Egli provvedeva a rifornire di cocaina il suo gruppo tramite fornitori inquadrati nel clan di appartenenza, decideva i prezzi di vendita delle singole dosi e provvedeva al pagamento dei fornitori stessi, dopo aver fatto i conti con i sodali ed aver verificato la consistenza della cassa comune. La cocaina veniva portata direttamente dal Salvatore, detto “Lascia lascia”, nell’abitazione dei Perdonò ove veniva lavorata, tagliata, pesata e confezionata in dosi da tutti i sodali. Dello spaccio, invece, si occupavano i fratelli Perdonò, Siani e Pesante.

MALAVITA 2: NOMI E FOTO ARRESTATI

Al fratello Giuseppe, principale collaboratore del Salvatore, era inoltre affidata la contabilizzazione e la gestione dei proventi illeciti. Lo stesso controllava l’andamento dello spaccio e delle dosi ed interveniva nei confronti dei sodali quando non vendevano abbastanza. Essendo l’abitazione la base operativa del gruppo, essa era conosciuta dagli acquirenti come centrale dello spaccio.

Entrava così in gioco la padrona di casa, la quale provvedeva a ricevere i clienti e cedere loro, quando disponibile in casa, la dose richiesta; in caso contrario avvisava i figli o il Siani – detto “Recchie a Cingomma” - affinché rientrassero per soddisfare le richieste dell’acquirente in attesa. La Pollidoro, inoltre, coadiuvava gli altri indagati occultando gli strumenti destinati al confezionamento, manteneva la contabilità delle dosi di cocaina confezionate e disponibili, essendo a conoscenza di tutti i luoghi di occultamento della stessa. Inoltre custodiva i proventi dell’attività del sodalizio su di un libretto postale a lei intestato.

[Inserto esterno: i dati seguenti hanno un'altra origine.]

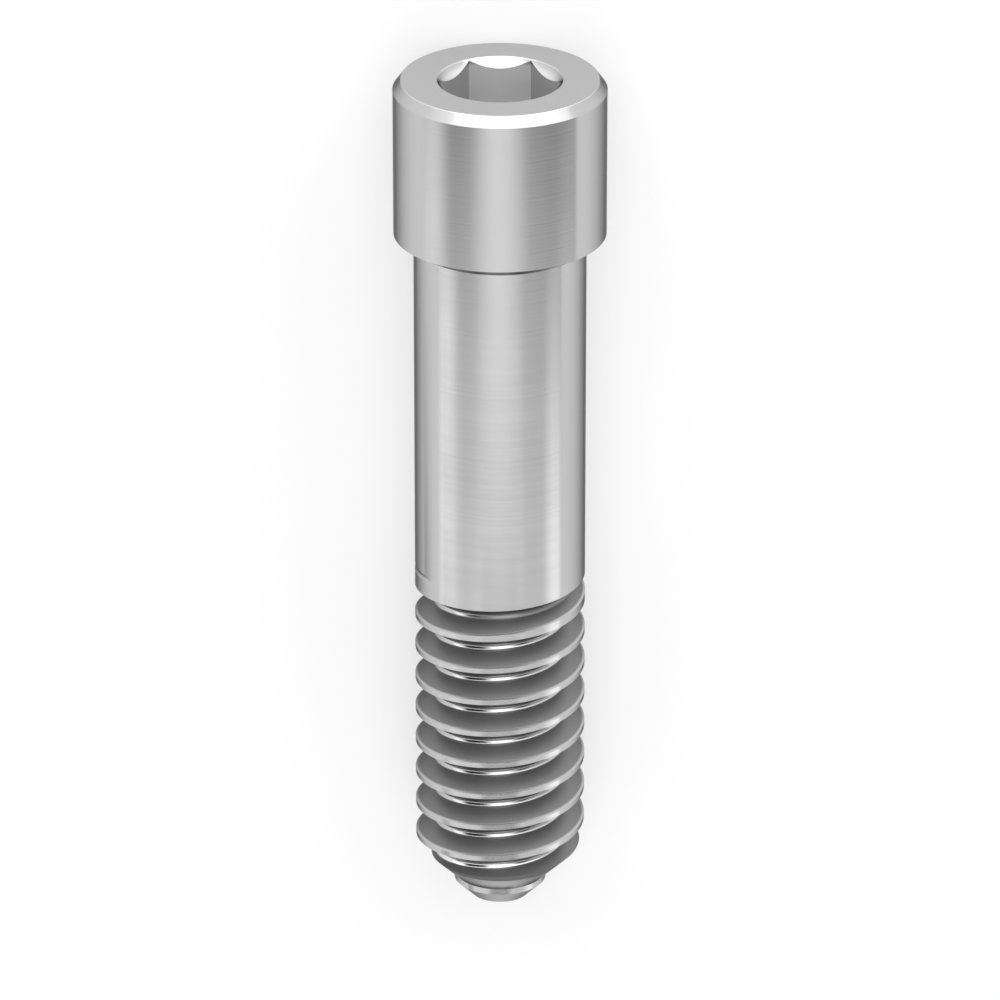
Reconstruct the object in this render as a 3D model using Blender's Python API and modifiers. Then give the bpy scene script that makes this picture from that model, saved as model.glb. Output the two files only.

Il senso di appartenenza al “clan” secondo regole precise induceva i membri del gruppo a pensare di destinare parte del ricavato delle attività illecite al mantenimento dei detenuti in carcere. Gli arrestati disponevano di numerose utenze cellulari ed avevano adottato un linguaggio in codice: per indicare i quantitativi di cocaina venivano utilizzati i termini ‘mezzo’, ‘busta’ e ‘pietra’.

In particolare il termine ‘pietra’ serviva per indicare un unico involucro contenente dai 10 ai 20 grammi di cocaina; mentre le parole ‘mezzo’ o ‘busta’ servivano per indicare le singole dosi che avevano un peso di 0,5 grammi. Caratteristica dell’associazione indagata è la disponibilità di armi da sparo. In tal senso è stata riconosciuta l’aggravante dell’associazione armata. In ultimo, l’indagato Giovanni Perdonò, padre di Giuseppe e Raffaele, risponde in concorso con i familiari di condotte agevolatrici dello spaccio della cocaina.